■ **SOURCE DATA**
Begin

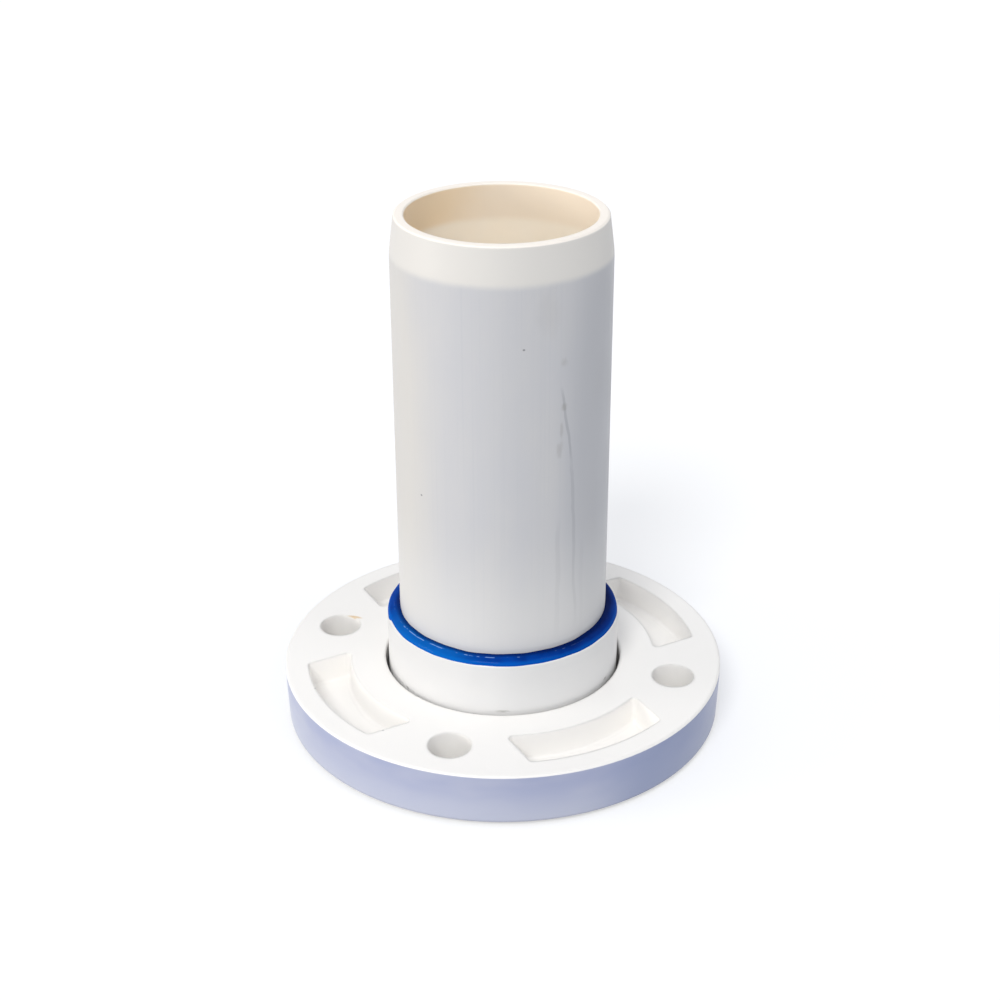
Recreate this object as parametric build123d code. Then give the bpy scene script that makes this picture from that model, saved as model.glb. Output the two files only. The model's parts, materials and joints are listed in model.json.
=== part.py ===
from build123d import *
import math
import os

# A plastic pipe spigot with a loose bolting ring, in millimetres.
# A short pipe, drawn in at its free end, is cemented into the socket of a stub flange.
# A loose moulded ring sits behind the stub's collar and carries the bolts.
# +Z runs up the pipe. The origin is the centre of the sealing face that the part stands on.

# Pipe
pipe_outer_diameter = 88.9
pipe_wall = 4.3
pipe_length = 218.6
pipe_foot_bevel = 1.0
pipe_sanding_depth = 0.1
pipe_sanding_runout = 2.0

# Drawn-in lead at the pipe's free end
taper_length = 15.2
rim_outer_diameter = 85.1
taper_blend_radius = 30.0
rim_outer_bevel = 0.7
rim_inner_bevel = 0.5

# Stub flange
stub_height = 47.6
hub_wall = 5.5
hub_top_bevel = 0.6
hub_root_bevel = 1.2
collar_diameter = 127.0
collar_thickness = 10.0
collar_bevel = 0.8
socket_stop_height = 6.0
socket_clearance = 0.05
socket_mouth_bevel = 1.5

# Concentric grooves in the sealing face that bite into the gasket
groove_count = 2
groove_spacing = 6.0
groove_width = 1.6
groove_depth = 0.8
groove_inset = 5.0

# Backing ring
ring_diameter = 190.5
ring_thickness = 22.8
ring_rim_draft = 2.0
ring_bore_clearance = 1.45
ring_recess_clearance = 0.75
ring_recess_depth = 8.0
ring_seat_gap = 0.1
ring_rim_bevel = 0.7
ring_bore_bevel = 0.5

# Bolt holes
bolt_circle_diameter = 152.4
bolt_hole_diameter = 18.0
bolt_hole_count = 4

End

■ **WRITTEN REQUEST**
Print out the whole listing exactly as it appears.

■ **RESPONSE TO THIS EXERCISE**
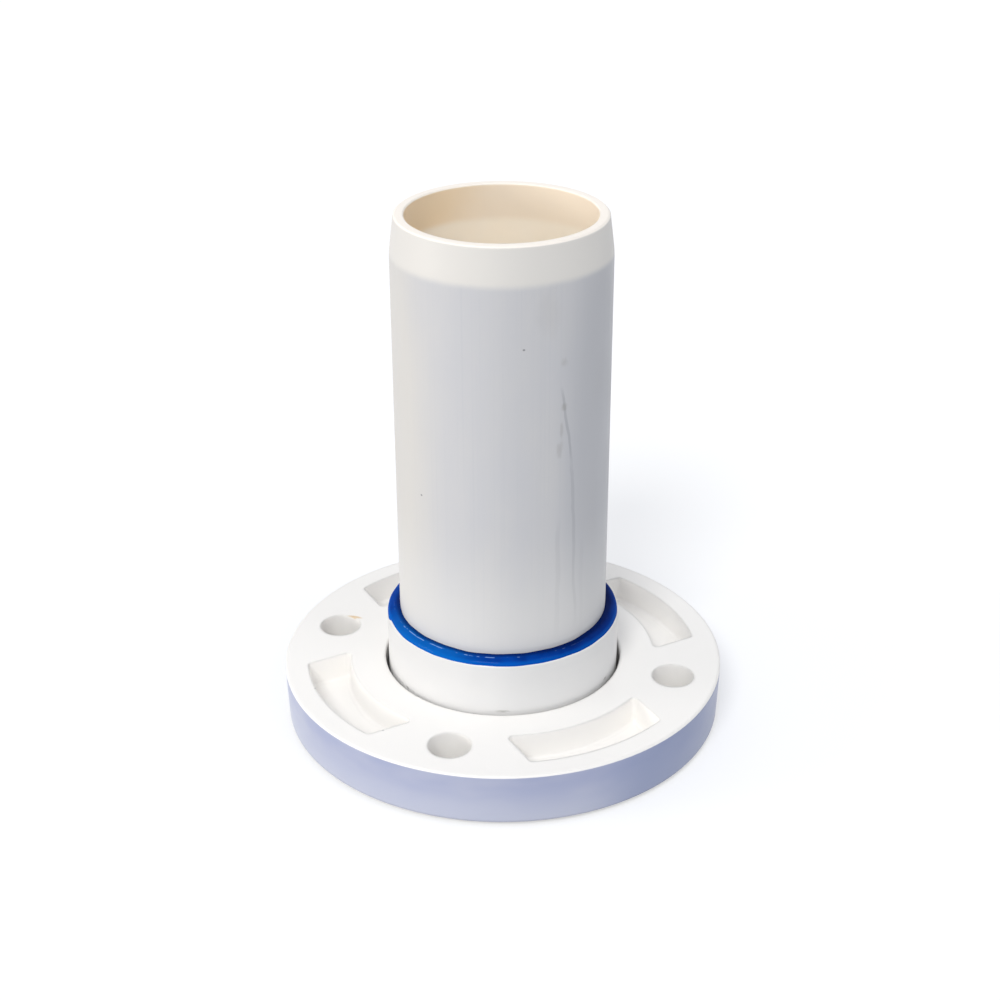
Recreate this object as parametric build123d code. Then give the bpy scene script that makes this picture from that model, saved as model.glb. Output the two files only. The model's parts, materials and joints are listed in model.json.
=== part.py ===
from build123d import *
import math
import os

# A plastic pipe spigot with a loose bolting ring, in millimetres.
# A short pipe, drawn in at its free end, is cemented into the socket of a stub flange.
# A loose moulded ring sits behind the stub's collar and carries the bolts.
# +Z runs up the pipe. The origin is the centre of the sealing face that the part stands on.

# Pipe
pipe_outer_diameter = 88.9
pipe_wall = 4.3
pipe_length = 218.6
pipe_foot_bevel = 1.0
pipe_sanding_depth = 0.1
pipe_sanding_runout = 2.0

# Drawn-in lead at the pipe's free end
taper_length = 15.2
rim_outer_diameter = 85.1
taper_blend_radius = 30.0
rim_outer_bevel = 0.7
rim_inner_bevel = 0.5

# Stub flange
stub_height = 47.6
hub_wall = 5.5
hub_top_bevel = 0.6
hub_root_bevel = 1.2
collar_diameter = 127.0
collar_thickness = 10.0
collar_bevel = 0.8
socket_stop_height = 6.0
socket_clearance = 0.05
socket_mouth_bevel = 1.5

# Concentric grooves in the sealing face that bite into the gasket
groove_count = 2
groove_spacing = 6.0
groove_width = 1.6
groove_depth = 0.8
groove_inset = 5.0

# Backing ring
ring_diameter = 190.5
ring_thickness = 22.8
ring_rim_draft = 2.0
ring_bore_clearance = 1.45
ring_recess_clearance = 0.75
ring_recess_depth = 8.0
ring_seat_gap = 0.1
ring_rim_bevel = 0.7
ring_bore_bevel = 0.5

# Bolt holes
bolt_circle_diameter = 152.4
bolt_hole_diameter = 18.0
bolt_hole_count = 4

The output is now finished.